Your task: Give all of the lines again exactly as they read.

Information shown:
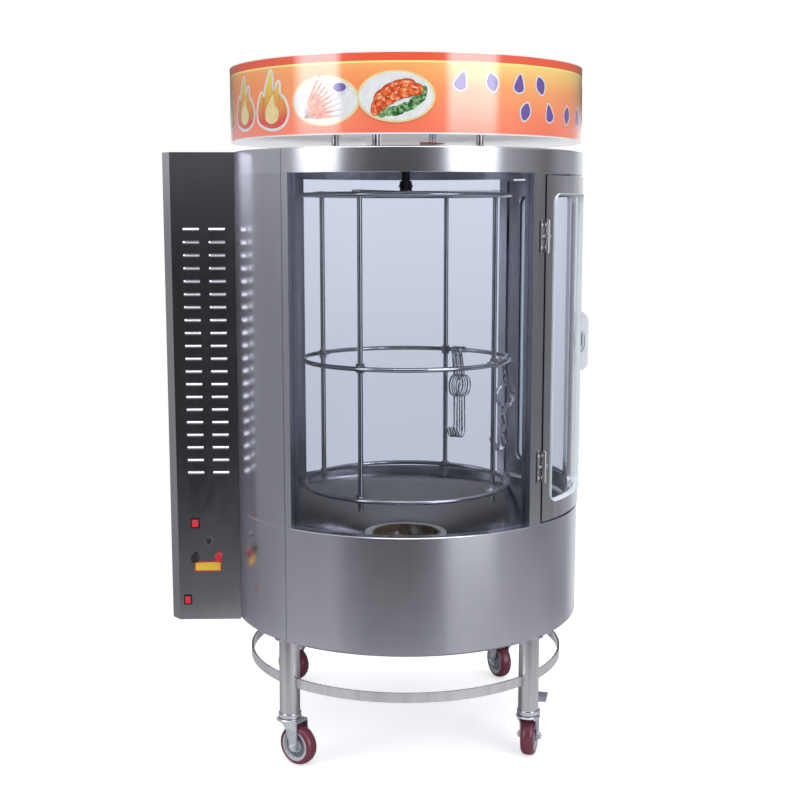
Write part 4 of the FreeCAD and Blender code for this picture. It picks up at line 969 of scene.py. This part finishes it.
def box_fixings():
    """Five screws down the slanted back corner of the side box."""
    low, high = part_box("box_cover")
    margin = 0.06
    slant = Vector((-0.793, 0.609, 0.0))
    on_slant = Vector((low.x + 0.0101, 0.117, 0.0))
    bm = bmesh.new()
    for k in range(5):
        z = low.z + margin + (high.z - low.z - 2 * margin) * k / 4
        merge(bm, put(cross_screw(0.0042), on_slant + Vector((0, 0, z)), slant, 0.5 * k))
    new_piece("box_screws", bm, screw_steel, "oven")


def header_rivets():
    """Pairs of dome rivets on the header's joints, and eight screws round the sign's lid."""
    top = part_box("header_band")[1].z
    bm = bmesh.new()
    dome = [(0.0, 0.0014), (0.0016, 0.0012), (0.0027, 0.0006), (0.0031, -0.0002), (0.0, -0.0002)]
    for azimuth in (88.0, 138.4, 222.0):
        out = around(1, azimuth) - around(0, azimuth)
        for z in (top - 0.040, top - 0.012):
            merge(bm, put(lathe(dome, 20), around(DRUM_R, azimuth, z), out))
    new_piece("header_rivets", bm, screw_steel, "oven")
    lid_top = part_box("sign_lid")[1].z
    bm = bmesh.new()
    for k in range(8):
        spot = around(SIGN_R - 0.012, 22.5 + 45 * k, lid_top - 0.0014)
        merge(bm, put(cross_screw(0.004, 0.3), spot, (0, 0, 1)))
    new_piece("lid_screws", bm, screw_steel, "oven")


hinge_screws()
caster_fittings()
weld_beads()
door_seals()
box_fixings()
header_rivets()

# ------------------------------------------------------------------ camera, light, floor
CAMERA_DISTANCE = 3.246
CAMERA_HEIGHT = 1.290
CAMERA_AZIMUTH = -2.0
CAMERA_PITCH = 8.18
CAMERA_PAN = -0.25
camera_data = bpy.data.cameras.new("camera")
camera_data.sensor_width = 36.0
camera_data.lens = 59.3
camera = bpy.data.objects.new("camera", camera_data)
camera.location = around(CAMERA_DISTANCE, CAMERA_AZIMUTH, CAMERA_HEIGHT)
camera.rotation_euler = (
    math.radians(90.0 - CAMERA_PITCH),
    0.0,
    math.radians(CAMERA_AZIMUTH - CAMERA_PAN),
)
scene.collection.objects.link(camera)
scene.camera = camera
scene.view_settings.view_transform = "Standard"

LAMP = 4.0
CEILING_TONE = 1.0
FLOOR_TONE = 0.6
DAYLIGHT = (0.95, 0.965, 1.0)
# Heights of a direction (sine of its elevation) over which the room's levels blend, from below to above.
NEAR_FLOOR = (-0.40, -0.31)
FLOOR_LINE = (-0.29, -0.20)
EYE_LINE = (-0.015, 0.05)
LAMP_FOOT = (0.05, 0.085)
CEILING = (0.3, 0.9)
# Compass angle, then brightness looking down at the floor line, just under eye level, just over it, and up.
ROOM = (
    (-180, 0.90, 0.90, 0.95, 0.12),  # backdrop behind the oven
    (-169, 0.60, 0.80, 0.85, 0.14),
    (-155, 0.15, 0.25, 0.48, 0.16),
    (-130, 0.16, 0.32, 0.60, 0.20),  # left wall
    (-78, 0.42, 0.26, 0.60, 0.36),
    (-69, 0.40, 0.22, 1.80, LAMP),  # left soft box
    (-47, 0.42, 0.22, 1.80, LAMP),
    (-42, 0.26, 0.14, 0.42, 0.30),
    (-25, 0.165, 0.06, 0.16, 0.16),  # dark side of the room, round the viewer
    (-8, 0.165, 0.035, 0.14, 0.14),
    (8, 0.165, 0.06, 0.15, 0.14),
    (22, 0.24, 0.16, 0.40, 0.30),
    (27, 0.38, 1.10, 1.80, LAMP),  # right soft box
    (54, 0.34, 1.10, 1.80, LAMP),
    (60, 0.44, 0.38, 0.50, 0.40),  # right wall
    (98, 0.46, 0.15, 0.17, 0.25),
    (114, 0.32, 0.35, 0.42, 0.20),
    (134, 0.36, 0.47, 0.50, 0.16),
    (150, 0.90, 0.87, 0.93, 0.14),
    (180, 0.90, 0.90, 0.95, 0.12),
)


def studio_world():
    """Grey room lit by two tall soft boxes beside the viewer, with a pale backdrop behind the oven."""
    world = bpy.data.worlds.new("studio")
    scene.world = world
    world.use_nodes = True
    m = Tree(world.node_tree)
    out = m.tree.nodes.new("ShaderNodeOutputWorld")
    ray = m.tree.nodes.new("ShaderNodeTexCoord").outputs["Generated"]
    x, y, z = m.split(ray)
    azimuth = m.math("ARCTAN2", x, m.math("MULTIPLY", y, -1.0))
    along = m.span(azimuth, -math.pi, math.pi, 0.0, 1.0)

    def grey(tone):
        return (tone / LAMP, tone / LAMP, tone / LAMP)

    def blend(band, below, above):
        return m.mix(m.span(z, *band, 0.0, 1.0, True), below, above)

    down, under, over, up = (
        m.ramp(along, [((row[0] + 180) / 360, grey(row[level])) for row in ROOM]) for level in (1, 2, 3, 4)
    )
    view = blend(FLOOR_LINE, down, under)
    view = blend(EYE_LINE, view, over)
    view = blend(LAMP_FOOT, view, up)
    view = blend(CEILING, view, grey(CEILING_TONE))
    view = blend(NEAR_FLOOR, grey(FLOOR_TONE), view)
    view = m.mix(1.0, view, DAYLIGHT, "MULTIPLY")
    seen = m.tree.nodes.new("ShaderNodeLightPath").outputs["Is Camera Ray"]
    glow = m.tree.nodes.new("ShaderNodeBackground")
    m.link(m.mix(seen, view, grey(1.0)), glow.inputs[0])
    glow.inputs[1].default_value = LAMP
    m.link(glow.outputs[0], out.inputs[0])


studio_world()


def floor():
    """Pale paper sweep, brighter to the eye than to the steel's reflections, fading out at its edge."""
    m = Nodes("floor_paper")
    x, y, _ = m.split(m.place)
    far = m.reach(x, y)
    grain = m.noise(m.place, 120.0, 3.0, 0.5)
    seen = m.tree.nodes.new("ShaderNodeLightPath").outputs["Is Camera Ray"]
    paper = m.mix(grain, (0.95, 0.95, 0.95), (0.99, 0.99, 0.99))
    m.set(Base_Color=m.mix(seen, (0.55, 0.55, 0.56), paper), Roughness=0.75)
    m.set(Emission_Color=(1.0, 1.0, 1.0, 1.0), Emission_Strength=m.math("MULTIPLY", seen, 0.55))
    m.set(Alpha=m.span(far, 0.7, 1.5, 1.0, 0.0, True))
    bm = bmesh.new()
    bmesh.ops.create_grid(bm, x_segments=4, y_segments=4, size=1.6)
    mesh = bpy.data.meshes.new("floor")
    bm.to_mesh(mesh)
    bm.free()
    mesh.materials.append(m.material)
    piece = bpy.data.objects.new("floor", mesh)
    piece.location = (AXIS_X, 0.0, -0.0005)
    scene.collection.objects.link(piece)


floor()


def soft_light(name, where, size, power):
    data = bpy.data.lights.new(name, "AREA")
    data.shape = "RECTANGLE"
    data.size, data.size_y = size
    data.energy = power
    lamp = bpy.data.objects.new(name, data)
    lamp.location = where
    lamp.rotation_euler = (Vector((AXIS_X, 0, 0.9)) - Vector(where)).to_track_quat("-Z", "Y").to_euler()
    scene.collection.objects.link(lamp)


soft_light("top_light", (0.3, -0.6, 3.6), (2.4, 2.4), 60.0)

Solution to the exercise:
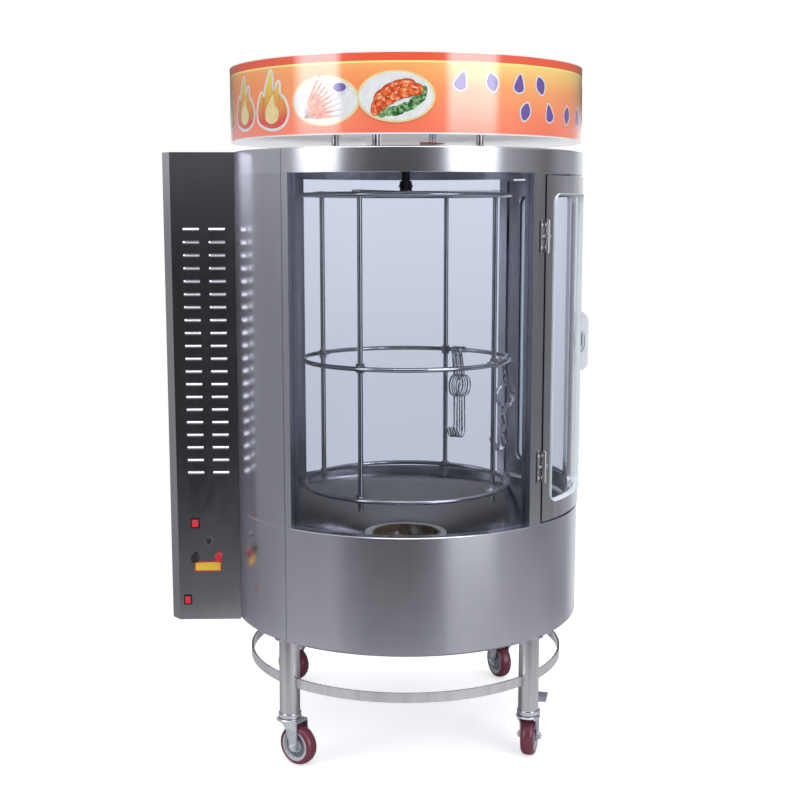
Write part 4 of the FreeCAD and Blender code for this picture. It picks up at line 969 of scene.py. This part finishes it.
def box_fixings():
    """Five screws down the slanted back corner of the side box."""
    low, high = part_box("box_cover")
    margin = 0.06
    slant = Vector((-0.793, 0.609, 0.0))
    on_slant = Vector((low.x + 0.0101, 0.117, 0.0))
    bm = bmesh.new()
    for k in range(5):
        z = low.z + margin + (high.z - low.z - 2 * margin) * k / 4
        merge(bm, put(cross_screw(0.0042), on_slant + Vector((0, 0, z)), slant, 0.5 * k))
    new_piece("box_screws", bm, screw_steel, "oven")


def header_rivets():
    """Pairs of dome rivets on the header's joints, and eight screws round the sign's lid."""
    top = part_box("header_band")[1].z
    bm = bmesh.new()
    dome = [(0.0, 0.0014), (0.0016, 0.0012), (0.0027, 0.0006), (0.0031, -0.0002), (0.0, -0.0002)]
    for azimuth in (88.0, 138.4, 222.0):
        out = around(1, azimuth) - around(0, azimuth)
        for z in (top - 0.040, top - 0.012):
            merge(bm, put(lathe(dome, 20), around(DRUM_R, azimuth, z), out))
    new_piece("header_rivets", bm, screw_steel, "oven")
    lid_top = part_box("sign_lid")[1].z
    bm = bmesh.new()
    for k in range(8):
        spot = around(SIGN_R - 0.012, 22.5 + 45 * k, lid_top - 0.0014)
        merge(bm, put(cross_screw(0.004, 0.3), spot, (0, 0, 1)))
    new_piece("lid_screws", bm, screw_steel, "oven")


hinge_screws()
caster_fittings()
weld_beads()
door_seals()
box_fixings()
header_rivets()

# ------------------------------------------------------------------ camera, light, floor
CAMERA_DISTANCE = 3.246
CAMERA_HEIGHT = 1.290
CAMERA_AZIMUTH = -2.0
CAMERA_PITCH = 8.18
CAMERA_PAN = -0.25
camera_data = bpy.data.cameras.new("camera")
camera_data.sensor_width = 36.0
camera_data.lens = 59.3
camera = bpy.data.objects.new("camera", camera_data)
camera.location = around(CAMERA_DISTANCE, CAMERA_AZIMUTH, CAMERA_HEIGHT)
camera.rotation_euler = (
    math.radians(90.0 - CAMERA_PITCH),
    0.0,
    math.radians(CAMERA_AZIMUTH - CAMERA_PAN),
)
scene.collection.objects.link(camera)
scene.camera = camera
scene.view_settings.view_transform = "Standard"

LAMP = 4.0
CEILING_TONE = 1.0
FLOOR_TONE = 0.6
DAYLIGHT = (0.95, 0.965, 1.0)
# Heights of a direction (sine of its elevation) over which the room's levels blend, from below to above.
NEAR_FLOOR = (-0.40, -0.31)
FLOOR_LINE = (-0.29, -0.20)
EYE_LINE = (-0.015, 0.05)
LAMP_FOOT = (0.05, 0.085)
CEILING = (0.3, 0.9)
# Compass angle, then brightness looking down at the floor line, just under eye level, just over it, and up.
ROOM = (
    (-180, 0.90, 0.90, 0.95, 0.12),  # backdrop behind the oven
    (-169, 0.60, 0.80, 0.85, 0.14),
    (-155, 0.15, 0.25, 0.48, 0.16),
    (-130, 0.16, 0.32, 0.60, 0.20),  # left wall
    (-78, 0.42, 0.26, 0.60, 0.36),
    (-69, 0.40, 0.22, 1.80, LAMP),  # left soft box
    (-47, 0.42, 0.22, 1.80, LAMP),
    (-42, 0.26, 0.14, 0.42, 0.30),
    (-25, 0.165, 0.06, 0.16, 0.16),  # dark side of the room, round the viewer
    (-8, 0.165, 0.035, 0.14, 0.14),
    (8, 0.165, 0.06, 0.15, 0.14),
    (22, 0.24, 0.16, 0.40, 0.30),
    (27, 0.38, 1.10, 1.80, LAMP),  # right soft box
    (54, 0.34, 1.10, 1.80, LAMP),
    (60, 0.44, 0.38, 0.50, 0.40),  # right wall
    (98, 0.46, 0.15, 0.17, 0.25),
    (114, 0.32, 0.35, 0.42, 0.20),
    (134, 0.36, 0.47, 0.50, 0.16),
    (150, 0.90, 0.87, 0.93, 0.14),
    (180, 0.90, 0.90, 0.95, 0.12),
)


def studio_world():
    """Grey room lit by two tall soft boxes beside the viewer, with a pale backdrop behind the oven."""
    world = bpy.data.worlds.new("studio")
    scene.world = world
    world.use_nodes = True
    m = Tree(world.node_tree)
    out = m.tree.nodes.new("ShaderNodeOutputWorld")
    ray = m.tree.nodes.new("ShaderNodeTexCoord").outputs["Generated"]
    x, y, z = m.split(ray)
    azimuth = m.math("ARCTAN2", x, m.math("MULTIPLY", y, -1.0))
    along = m.span(azimuth, -math.pi, math.pi, 0.0, 1.0)

    def grey(tone):
        return (tone / LAMP, tone / LAMP, tone / LAMP)

    def blend(band, below, above):
        return m.mix(m.span(z, *band, 0.0, 1.0, True), below, above)

    down, under, over, up = (
        m.ramp(along, [((row[0] + 180) / 360, grey(row[level])) for row in ROOM]) for level in (1, 2, 3, 4)
    )
    view = blend(FLOOR_LINE, down, under)
    view = blend(EYE_LINE, view, over)
    view = blend(LAMP_FOOT, view, up)
    view = blend(CEILING, view, grey(CEILING_TONE))
    view = blend(NEAR_FLOOR, grey(FLOOR_TONE), view)
    view = m.mix(1.0, view, DAYLIGHT, "MULTIPLY")
    seen = m.tree.nodes.new("ShaderNodeLightPath").outputs["Is Camera Ray"]
    glow = m.tree.nodes.new("ShaderNodeBackground")
    m.link(m.mix(seen, view, grey(1.0)), glow.inputs[0])
    glow.inputs[1].default_value = LAMP
    m.link(glow.outputs[0], out.inputs[0])


studio_world()


def floor():
    """Pale paper sweep, brighter to the eye than to the steel's reflections, fading out at its edge."""
    m = Nodes("floor_paper")
    x, y, _ = m.split(m.place)
    far = m.reach(x, y)
    grain = m.noise(m.place, 120.0, 3.0, 0.5)
    seen = m.tree.nodes.new("ShaderNodeLightPath").outputs["Is Camera Ray"]
    paper = m.mix(grain, (0.95, 0.95, 0.95), (0.99, 0.99, 0.99))
    m.set(Base_Color=m.mix(seen, (0.55, 0.55, 0.56), paper), Roughness=0.75)
    m.set(Emission_Color=(1.0, 1.0, 1.0, 1.0), Emission_Strength=m.math("MULTIPLY", seen, 0.55))
    m.set(Alpha=m.span(far, 0.7, 1.5, 1.0, 0.0, True))
    bm = bmesh.new()
    bmesh.ops.create_grid(bm, x_segments=4, y_segments=4, size=1.6)
    mesh = bpy.data.meshes.new("floor")
    bm.to_mesh(mesh)
    bm.free()
    mesh.materials.append(m.material)
    piece = bpy.data.objects.new("floor", mesh)
    piece.location = (AXIS_X, 0.0, -0.0005)
    scene.collection.objects.link(piece)


floor()


def soft_light(name, where, size, power):
    data = bpy.data.lights.new(name, "AREA")
    data.shape = "RECTANGLE"
    data.size, data.size_y = size
    data.energy = power
    lamp = bpy.data.objects.new(name, data)
    lamp.location = where
    lamp.rotation_euler = (Vector((AXIS_X, 0, 0.9)) - Vector(where)).to_track_quat("-Z", "Y").to_euler()
    scene.collection.objects.link(lamp)


soft_light("top_light", (0.3, -0.6, 3.6), (2.4, 2.4), 60.0)